**Problem statement:**
Begin with the line that contains "const vase = new THREE.Group();" and continue down through the line that contains "bpy.context.scene.collection.objects.link(empty)"; reproduce those lines exactly and only those.

— start Given records —

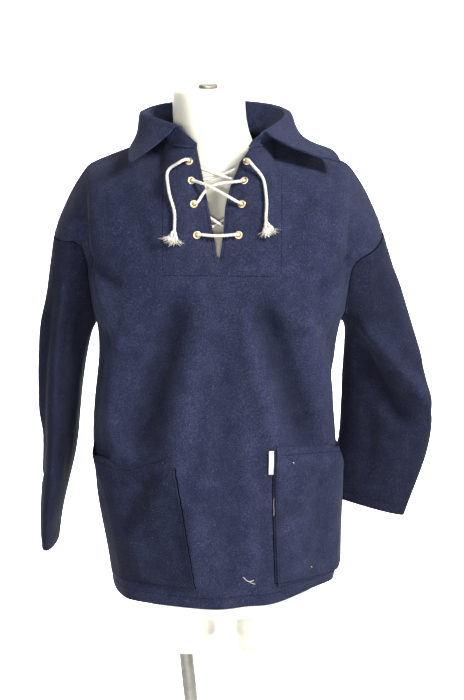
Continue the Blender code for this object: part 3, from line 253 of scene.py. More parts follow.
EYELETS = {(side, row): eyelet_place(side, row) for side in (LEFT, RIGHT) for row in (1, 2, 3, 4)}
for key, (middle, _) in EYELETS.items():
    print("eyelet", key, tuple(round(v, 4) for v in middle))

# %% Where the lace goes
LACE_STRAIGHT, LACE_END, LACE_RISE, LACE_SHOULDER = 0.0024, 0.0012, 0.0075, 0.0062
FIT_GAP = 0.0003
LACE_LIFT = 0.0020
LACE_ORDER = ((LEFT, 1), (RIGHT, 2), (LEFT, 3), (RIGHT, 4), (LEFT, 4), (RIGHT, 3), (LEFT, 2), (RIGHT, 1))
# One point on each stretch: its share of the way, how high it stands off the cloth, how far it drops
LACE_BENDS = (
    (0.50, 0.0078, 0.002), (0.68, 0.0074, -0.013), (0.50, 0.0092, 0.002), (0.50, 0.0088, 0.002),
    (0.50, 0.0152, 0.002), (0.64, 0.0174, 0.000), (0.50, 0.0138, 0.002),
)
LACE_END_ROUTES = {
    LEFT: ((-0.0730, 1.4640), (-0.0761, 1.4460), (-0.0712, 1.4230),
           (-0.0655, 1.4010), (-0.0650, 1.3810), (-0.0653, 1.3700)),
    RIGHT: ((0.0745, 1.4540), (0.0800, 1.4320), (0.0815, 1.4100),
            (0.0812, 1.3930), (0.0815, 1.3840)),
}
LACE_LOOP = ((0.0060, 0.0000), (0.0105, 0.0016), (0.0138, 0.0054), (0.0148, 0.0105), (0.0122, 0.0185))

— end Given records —
— start Given records —

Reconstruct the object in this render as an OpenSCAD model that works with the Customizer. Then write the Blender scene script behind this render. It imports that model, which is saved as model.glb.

— end Given records —
— start Given records —

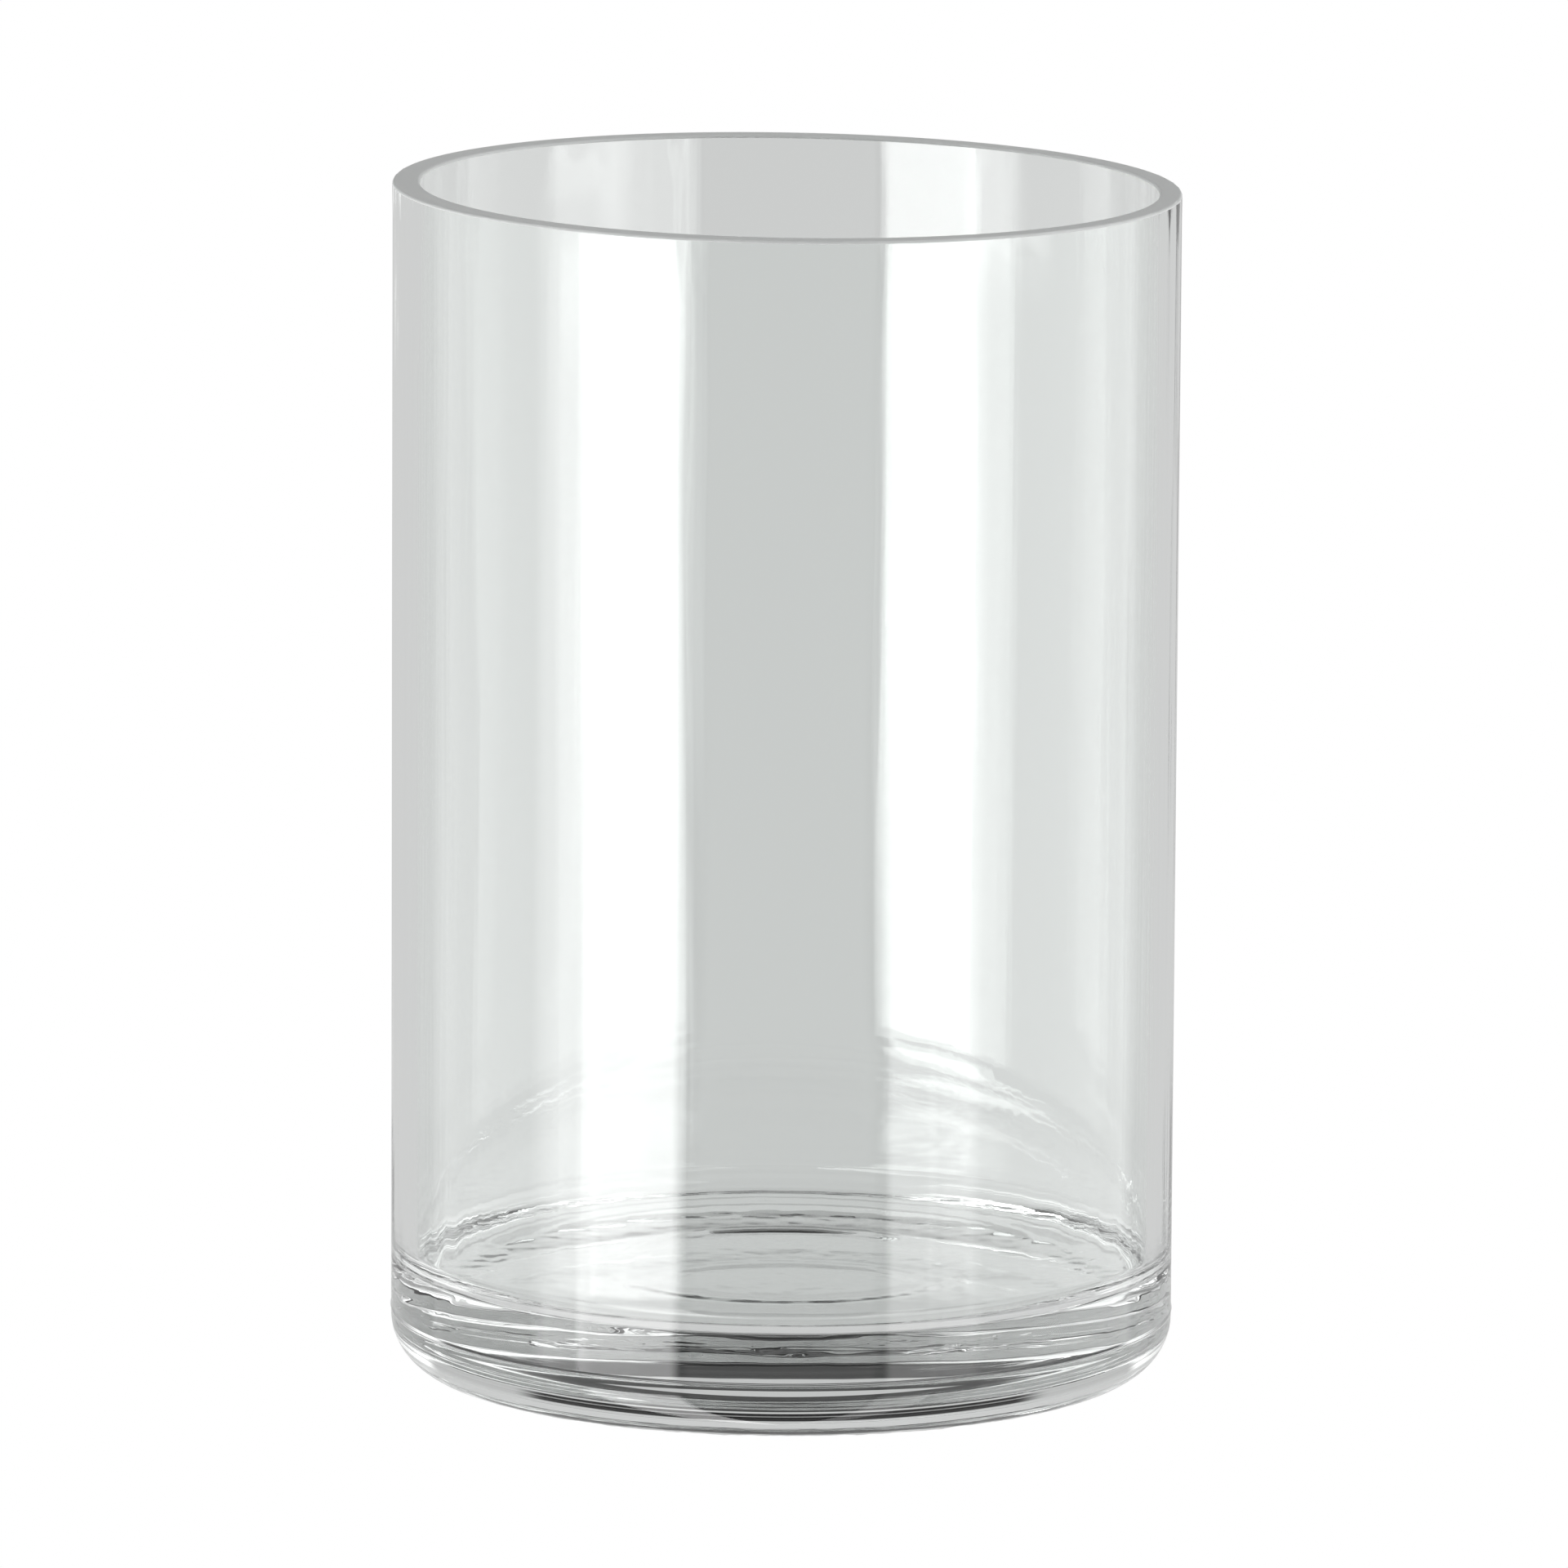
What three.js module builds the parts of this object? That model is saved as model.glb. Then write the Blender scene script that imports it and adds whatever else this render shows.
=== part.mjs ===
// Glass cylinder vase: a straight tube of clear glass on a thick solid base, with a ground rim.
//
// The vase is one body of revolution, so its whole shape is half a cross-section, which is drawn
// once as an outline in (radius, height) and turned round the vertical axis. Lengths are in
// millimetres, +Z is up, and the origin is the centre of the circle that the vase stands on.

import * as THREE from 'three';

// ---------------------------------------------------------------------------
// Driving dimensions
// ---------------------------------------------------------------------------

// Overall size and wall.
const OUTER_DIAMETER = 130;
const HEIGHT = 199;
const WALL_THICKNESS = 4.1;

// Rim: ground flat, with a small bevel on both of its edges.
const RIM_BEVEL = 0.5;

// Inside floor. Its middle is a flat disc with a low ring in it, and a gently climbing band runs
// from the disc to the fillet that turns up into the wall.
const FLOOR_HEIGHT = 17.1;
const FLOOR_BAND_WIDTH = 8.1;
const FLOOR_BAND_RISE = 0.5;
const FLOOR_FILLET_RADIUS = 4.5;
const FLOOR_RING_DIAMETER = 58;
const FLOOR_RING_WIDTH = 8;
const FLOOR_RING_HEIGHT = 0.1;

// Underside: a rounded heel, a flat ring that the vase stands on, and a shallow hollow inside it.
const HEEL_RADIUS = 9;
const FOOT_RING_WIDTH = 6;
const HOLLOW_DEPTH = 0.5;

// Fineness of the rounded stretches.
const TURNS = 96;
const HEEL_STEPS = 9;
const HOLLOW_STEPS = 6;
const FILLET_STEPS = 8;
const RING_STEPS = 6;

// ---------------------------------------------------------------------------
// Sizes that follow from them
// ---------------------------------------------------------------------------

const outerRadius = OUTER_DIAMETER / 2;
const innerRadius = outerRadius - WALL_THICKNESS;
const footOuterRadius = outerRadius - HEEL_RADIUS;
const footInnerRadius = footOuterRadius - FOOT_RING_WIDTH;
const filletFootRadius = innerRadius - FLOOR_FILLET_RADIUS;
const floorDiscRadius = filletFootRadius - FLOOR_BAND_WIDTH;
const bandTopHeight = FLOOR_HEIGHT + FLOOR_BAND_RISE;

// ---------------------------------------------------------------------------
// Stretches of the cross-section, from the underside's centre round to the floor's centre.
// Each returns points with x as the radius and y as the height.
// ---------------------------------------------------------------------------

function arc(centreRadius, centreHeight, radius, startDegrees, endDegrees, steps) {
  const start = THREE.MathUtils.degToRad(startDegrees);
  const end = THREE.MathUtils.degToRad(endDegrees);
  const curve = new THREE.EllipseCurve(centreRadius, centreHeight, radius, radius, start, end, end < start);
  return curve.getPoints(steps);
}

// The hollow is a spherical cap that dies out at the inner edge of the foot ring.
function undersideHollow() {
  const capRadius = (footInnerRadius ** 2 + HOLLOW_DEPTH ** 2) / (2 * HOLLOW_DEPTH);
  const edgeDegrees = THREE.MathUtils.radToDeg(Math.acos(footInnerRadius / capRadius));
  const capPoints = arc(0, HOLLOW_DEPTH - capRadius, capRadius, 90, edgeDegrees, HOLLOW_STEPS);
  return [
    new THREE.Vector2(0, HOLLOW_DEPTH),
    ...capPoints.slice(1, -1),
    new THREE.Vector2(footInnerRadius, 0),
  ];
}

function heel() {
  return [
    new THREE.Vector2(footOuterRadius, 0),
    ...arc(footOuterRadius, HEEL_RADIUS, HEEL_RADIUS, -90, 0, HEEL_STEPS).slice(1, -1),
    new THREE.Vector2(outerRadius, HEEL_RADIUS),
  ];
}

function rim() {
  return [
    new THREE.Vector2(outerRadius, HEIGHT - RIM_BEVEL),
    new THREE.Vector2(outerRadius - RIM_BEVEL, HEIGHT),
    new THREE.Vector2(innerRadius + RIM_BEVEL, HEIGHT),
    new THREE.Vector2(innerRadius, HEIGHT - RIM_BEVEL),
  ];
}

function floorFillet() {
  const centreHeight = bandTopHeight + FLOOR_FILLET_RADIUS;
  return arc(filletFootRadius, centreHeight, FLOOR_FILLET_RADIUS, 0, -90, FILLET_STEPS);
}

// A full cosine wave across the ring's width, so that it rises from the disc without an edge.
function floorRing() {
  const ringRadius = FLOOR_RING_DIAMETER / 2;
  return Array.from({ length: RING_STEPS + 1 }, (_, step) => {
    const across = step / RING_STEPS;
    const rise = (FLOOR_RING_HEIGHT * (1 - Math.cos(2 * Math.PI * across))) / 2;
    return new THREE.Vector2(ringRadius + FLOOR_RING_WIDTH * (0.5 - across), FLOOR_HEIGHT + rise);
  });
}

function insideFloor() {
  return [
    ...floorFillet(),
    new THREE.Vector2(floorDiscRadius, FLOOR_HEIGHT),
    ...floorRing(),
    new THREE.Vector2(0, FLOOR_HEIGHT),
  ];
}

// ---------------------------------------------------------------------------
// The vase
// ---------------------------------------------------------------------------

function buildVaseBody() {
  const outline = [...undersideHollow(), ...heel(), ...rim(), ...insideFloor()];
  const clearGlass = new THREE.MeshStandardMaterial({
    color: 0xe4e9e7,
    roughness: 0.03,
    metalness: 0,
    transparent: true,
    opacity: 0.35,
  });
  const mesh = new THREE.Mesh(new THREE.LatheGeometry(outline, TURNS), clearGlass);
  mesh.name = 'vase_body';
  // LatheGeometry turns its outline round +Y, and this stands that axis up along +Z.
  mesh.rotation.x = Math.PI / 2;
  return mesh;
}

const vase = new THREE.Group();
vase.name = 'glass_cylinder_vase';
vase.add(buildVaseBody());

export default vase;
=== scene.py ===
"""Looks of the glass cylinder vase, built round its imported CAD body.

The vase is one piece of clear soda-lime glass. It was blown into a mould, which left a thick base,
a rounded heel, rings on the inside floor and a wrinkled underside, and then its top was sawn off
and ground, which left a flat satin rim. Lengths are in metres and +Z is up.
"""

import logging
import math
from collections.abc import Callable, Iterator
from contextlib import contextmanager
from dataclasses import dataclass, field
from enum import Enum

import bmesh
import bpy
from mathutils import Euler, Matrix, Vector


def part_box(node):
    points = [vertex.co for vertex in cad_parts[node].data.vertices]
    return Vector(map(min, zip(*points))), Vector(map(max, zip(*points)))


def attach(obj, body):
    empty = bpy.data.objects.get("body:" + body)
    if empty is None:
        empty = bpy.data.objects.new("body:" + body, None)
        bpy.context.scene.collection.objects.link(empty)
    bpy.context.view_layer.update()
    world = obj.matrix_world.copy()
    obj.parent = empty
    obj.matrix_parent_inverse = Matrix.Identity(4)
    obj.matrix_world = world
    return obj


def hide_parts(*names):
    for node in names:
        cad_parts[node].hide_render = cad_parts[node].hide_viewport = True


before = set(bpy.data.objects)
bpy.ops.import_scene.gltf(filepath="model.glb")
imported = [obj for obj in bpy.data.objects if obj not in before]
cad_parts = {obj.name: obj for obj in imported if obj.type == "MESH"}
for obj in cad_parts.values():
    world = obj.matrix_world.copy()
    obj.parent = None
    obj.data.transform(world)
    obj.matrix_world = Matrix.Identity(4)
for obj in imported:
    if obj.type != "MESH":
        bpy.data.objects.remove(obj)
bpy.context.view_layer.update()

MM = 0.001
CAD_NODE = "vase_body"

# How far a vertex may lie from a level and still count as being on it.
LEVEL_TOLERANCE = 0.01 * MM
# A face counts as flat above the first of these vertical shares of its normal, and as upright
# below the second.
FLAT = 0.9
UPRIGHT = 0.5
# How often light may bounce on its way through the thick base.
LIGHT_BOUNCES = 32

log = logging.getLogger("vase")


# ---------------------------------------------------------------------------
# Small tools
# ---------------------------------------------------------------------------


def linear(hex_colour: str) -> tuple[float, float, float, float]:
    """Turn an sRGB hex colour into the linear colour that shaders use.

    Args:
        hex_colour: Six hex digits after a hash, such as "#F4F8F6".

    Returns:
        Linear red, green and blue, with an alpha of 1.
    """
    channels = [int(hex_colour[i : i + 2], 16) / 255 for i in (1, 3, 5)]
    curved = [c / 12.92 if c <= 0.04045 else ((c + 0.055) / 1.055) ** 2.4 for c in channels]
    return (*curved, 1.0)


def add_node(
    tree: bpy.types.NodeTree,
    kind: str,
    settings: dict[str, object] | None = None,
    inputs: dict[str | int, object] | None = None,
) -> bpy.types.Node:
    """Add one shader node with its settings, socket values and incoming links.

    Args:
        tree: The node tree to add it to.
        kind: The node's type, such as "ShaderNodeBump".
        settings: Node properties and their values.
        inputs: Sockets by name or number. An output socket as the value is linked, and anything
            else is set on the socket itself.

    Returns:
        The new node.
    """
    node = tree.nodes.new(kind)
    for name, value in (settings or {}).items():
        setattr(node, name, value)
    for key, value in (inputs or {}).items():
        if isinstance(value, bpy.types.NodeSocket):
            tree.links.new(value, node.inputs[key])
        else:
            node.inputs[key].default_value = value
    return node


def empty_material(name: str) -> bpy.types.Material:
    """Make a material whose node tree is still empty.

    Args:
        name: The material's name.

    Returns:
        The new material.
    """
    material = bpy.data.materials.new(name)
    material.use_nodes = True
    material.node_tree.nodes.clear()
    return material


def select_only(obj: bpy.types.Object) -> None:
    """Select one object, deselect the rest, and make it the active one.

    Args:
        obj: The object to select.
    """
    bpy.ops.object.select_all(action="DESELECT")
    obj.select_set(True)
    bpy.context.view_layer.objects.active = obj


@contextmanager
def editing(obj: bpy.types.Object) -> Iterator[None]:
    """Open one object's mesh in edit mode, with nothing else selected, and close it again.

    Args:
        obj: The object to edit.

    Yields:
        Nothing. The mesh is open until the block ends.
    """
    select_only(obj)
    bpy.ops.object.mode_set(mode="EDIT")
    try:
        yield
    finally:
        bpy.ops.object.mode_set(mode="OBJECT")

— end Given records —

**Response:**
const vase = new THREE.Group();
vase.name = 'glass_cylinder_vase';
vase.add(buildVaseBody());

export default vase;
=== scene.py ===
"""Looks of the glass cylinder vase, built round its imported CAD body.

The vase is one piece of clear soda-lime glass. It was blown into a mould, which left a thick base,
a rounded heel, rings on the inside floor and a wrinkled underside, and then its top was sawn off
and ground, which left a flat satin rim. Lengths are in metres and +Z is up.
"""

import logging
import math
from collections.abc import Callable, Iterator
from contextlib import contextmanager
from dataclasses import dataclass, field
from enum import Enum

import bmesh
import bpy
from mathutils import Euler, Matrix, Vector


def part_box(node):
    points = [vertex.co for vertex in cad_parts[node].data.vertices]
    return Vector(map(min, zip(*points))), Vector(map(max, zip(*points)))


def attach(obj, body):
    empty = bpy.data.objects.get("body:" + body)
    if empty is None:
        empty = bpy.data.objects.new("body:" + body, None)
        bpy.context.scene.collection.objects.link(empty)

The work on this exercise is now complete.